COLUMBUS, Ohio — Andre Peterson acknowledges the optics are bad, but he is defending Bishop Sycamore High School.
Following a lopsided loss during a nationally televised game on ESPN, Bishop Sycamore High School’s legitimacy has been called into question.
Coach Roy Johnson has been dismissed from the team against the backdrop of ongoing court cases that allege he has hundreds of thousands of dollars in unpaid debts and an outstanding bench warrant for a separate criminal case.
State records show the school doesn’t have a physical address.
RELATED: Bishop Sycamore: Here's what we know about the Columbus-based school and its football program following blowout loss
Governor Mike DeWine is calling on the Ohio Department of Education to investigate.
Against all of that backdrop, founder and director of Bishop Sycamore Andre Peterson defended the program in a wide-ranging interview Wednesday with 10 Investigates.
Records submitted to the Ohio Department of Education show Bishop Sycamore is a non-chartered, non-tax-supported school.
It has at least three addresses associated with the school and the school’s foundation is tied to Peterson’s address.
The school’s website appears to be more focused on football recruitment than academics.
When asked about this – if this is a shell corporation to play football, Peterson said: “No sir it’s not.
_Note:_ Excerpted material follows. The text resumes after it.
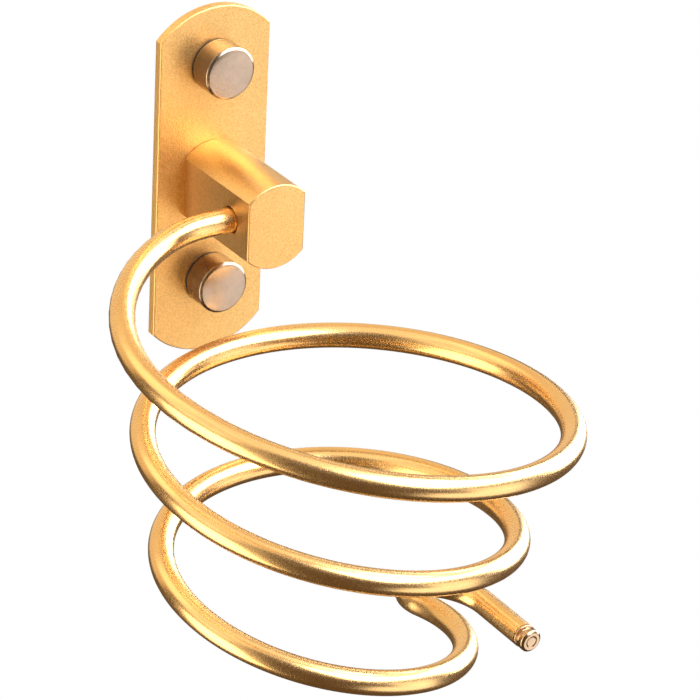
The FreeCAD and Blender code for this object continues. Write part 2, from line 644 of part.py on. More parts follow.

We have someone working on the website right now because I understand that and that’s one of the things that we talked about. So we do have somebody working on the website to correct those issues. But I understand that that’s what it would appear to be as far as website is concerned.”
Peterson told me he was hurt and shocked by the online backlash against his school, which he said was developed to help boys in need find a school and a platform to play football.
He said the school is mostly online.
When 10 Investigates asked about current enrollment, Peterson said there are 60 students.
Records submitted to ODE show last year the enrollment was 3. Peterson said he wasn’t sure about if that was simply a discrepancy on the paperwork but said there were certainly more than three students enrolled last year.
A woman, who asked not to be identified out of fear of reprisal, was listed as being on the school’s staff and advisory board. The woman told 10 Investigates that she was asked two years ago to tutor some students. She said she tutored one student, one time and was not affiliated with Bishop Sycamore.
When asked how he would respond to someone saying Bishop Sycamore is not a legitimate school, Peterson said:
“That they’re wrong… because I believe that we’ve done what we needed to do as far as making sure that these young men are educated.”
Peterson called the decision to dismiss head coach Roy Johnson was a mutual one given the controversy from this weekend.
Peterson also acknowledged that Bishop Sycamore morphed out of the ashes of Christians of Faith Academy, a school once run by now-former Bishop Sycamore coach Roy Johnson.
Johnson could not be reached for comment.
But online court records show a now-dismissed lawsuit filed in Delaware County alleged that he owed more than $110,000 in unpaid hotel fees when players lived here temporarily a few years ago. The case was dismissed without prejudice because they couldn’t find Johnson.
Franklin County court records show a judge has issued a summary judgment in favor of a bank who alleged Johnson and another man took out a loan claiming a connection to an AME Church on Jefferson Avenue that has remained unpaid.
Peterson said he couldn’t comment on those issues or other legal matters involving Bishop Sycamore.
Peterson said while other schools on their schedule have canceled, he plans to move forward with school resuming in the coming days and hopes to play games in the future.
Online backlash after the loss was swift with commenters wondering how the school was selected or alleging that the school “duped” their way into a national game.
Peterson said Bishop Sycamore wasn’t the first choice but they ended up agreeing to play in Canton against IMG Academy.
Peterson claimed they were paid by Paragon to play in the game but would not say how much – stating that they signed a non-disclosure agreement. He did say it wasn’t enough to cover the travel expenses. An email message was left with a Paragon spokesman Wednesday seeking comment.
“It is kind of shocking and upsetting. The main focus of the school has always been to help young men and whether it was grades or anything like that to help them get into school. It’s just – it’s just honestly been a shock,” Peterson said of the online criticism of his school.